According to the minister, oil marketing companies are losing roughly ₹1,000 crore daily. That figure reveals the widening gap between international energy prices and politically manageable domestic retail prices.
In India, fuel pricing is never purely commercial. Even after deregulation, governments remain highly sensitive to the inflationary and electoral consequences of sharp increases in petrol, diesel, and cooking gas prices.

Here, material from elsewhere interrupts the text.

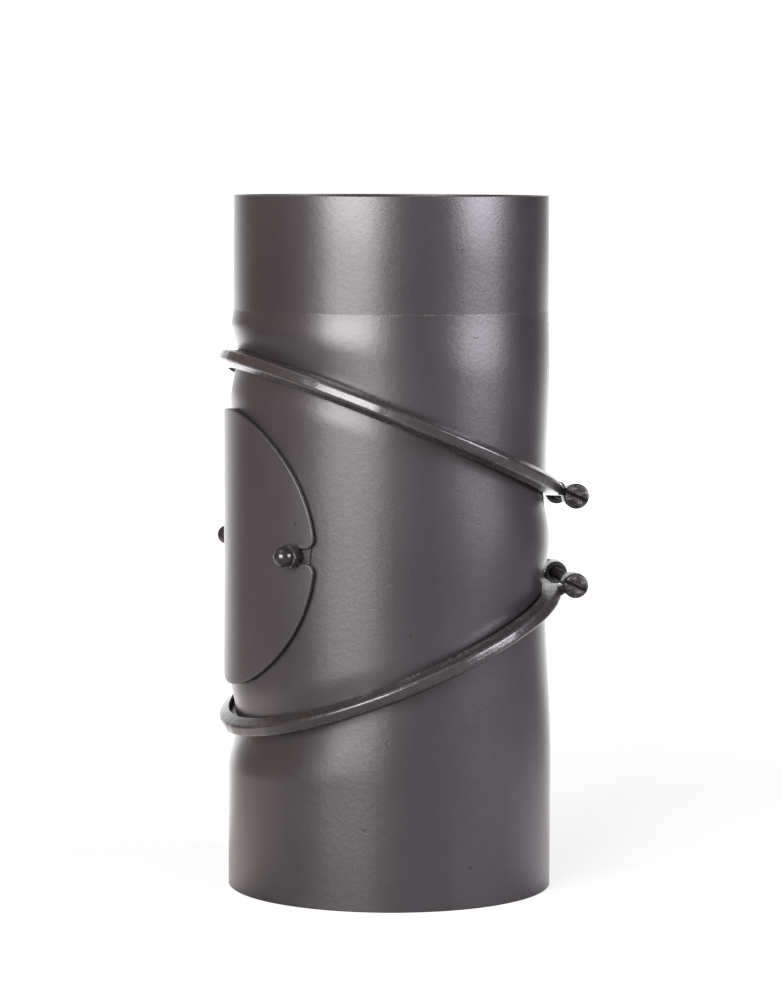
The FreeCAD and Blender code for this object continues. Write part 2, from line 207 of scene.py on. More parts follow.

When global crude prices surge quickly, state-run retailers often absorb part of the burden instead of immediately passing costs to consumers.
That creates what the industry calls “under-recoveries” — effectively losses incurred because fuel is sold below economically sustainable levels.
The current numbers are striking:
Massive under-recoveries nearing ₹2 lakh crore
Quarterly cumulative losses approaching ₹1 lakh crore
Continued pressure on public-sector refiners and retailers
This matters because prolonged financial strain reduces the sector’s capacity to invest in infrastructure, refinery upgrades, transition fuels, and strategic storage expansion.
In other words, India may have enough fuel today, but maintaining long-term energy resilience becomes harder when the companies carrying the burden are bleeding cash.
The quieter success story: LPG production
One of the more consequential developments buried inside the government’s announcement is the increase in domestic LPG production.
India has reportedly increased LPG output from 36,000 metric tonnes per day to 54,000 metric tonnes per day. That is not a marginal adjustment — it reflects a strategic shift toward reducing dependence on imported cooking fuel.
This matters because LPG occupies a uniquely political and social role in India’s energy system.
Cooking gas is tied directly to:
household inflation,
rural welfare,
women’s health,
subsidy politics,
and social stability.
Unlike petrol or diesel, LPG shortages quickly become politically combustible because they affect daily household life. Expanding domestic production gives policymakers greater room to stabilise supply during periods of global volatility.
Interestingly, demand has also softened somewhat, reportedly falling from around 90,000 metric tonnes to 75,000 metric tonnes. Seasonal changes may explain part of that decline, but economists will also watch whether sustained inflation is subtly altering consumption behaviour among lower-income households.
A broader shift in the government’s tone
Another important signal emerged from the government’s public appeal for citizens to reduce fuel consumption.
Calls for carpooling, metro use, rail freight, and electric vehicle adoption are not merely environmental messaging anymore. They increasingly reflect energy-security economics.
India’s energy strategy is evolving from a pure supply-side model — importing more oil, building more refining capacity — toward demand management as well.
That is a significant shift.
For years, India’s policy focus centred on securing cheaper imports and diversifying suppliers. Now, policymakers appear more willing to openly discuss consumption restraint during periods of global stress.
The language used by officials suggests the government is preparing the public for the possibility that high energy costs may persist longer than previously expected.
The global backdrop is becoming structurally unstable
What makes the current situation different from earlier oil rallies is that today’s volatility is not driven by a single event.
Instead, multiple forces are colliding simultaneously:
geopolitical conflicts disrupting supply chains,
tighter shipping and insurance conditions,
production discipline among oil exporters,
slower energy transition investments,
and recovering industrial demand in parts of Asia.
For import-dependent economies like India, this creates a difficult balancing act. The country must simultaneously:
keep fuel affordable,
protect economic growth,
control inflation,
maintain fiscal discipline,
and accelerate clean-energy adoption.
Few major economies face all those pressures at the same scale.
What happens next
In the near term, India appears operationally secure. Reserve levels are healthy, refinery throughput remains strong, and domestic distribution networks are functioning normally.
The bigger question is sustainability.
If crude prices remain elevated for an extended period:
oil marketing company losses could deepen,
subsidy pressures may return,
inflation risks could intensify,
and the government may eventually face difficult pricing decisions.
At the same time, the crisis could accelerate longer-term structural changes already underway:
expansion of strategic petroleum reserves,
faster electrification of transport,
greater emphasis on rail logistics,
higher domestic gas production,
and deeper investment in renewable energy systems.
Energy crises often reshape policy faster than climate summits do.
India’s current response suggests policymakers understand that the real challenge is no longer simply securing oil. It is building an economy resilient enough to function when oil becomes expensive, uncertain, or politically weaponised.